Moreover, the centralization of data production is not just a technical problem; it is a political one. Even if we had a decentralized network of satellite operators, the interpretation of data remains subjective. A NASA thermal anomaly is a 'fire'; a Russian thermal anomaly could be a 'controlled burn.' The human layer of interpretation cannot be eliminated. The INFP in me — the one who believes in authentic connection — recognizes that trust is not a technical problem to be solved, but a human relationship to be nurtured. The Bushehr strike reminds us that the audit trail of broken promises is not always on-chain; sometimes it is written in the silence between official statements.

Takeaway: Listening to the Silence Between the Blocks
The Bushehr airfield fires are already fading from the news cycle, but they have lit a signal fire for the crypto industry.

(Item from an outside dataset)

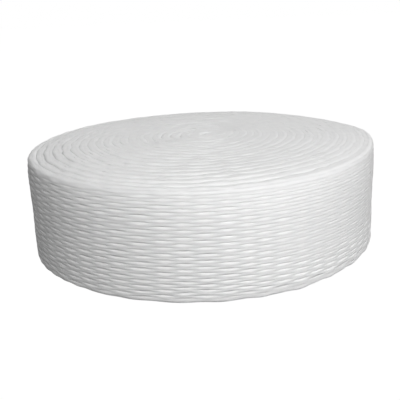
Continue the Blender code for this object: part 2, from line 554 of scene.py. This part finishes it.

We have two paths forward. The first is to continue building speculative financial products on top of fragile oracles, ignoring the real-world verification crisis. The second is to accept that the most valuable application of blockchain technology may not be DeFi, but DeTruth — a decentralized system for verifying the events that shape our world. The next narrative in crypto will not be about yield farming or L2 scaling; it will be about trust in the face of ambiguity. Finding the soul in the algorithm means asking not just 'how do we automate trust,' but 'what do we trust enough to automate?' The answer, after Bushehr, is: almost nothing. And that is the most honest lesson the market can learn.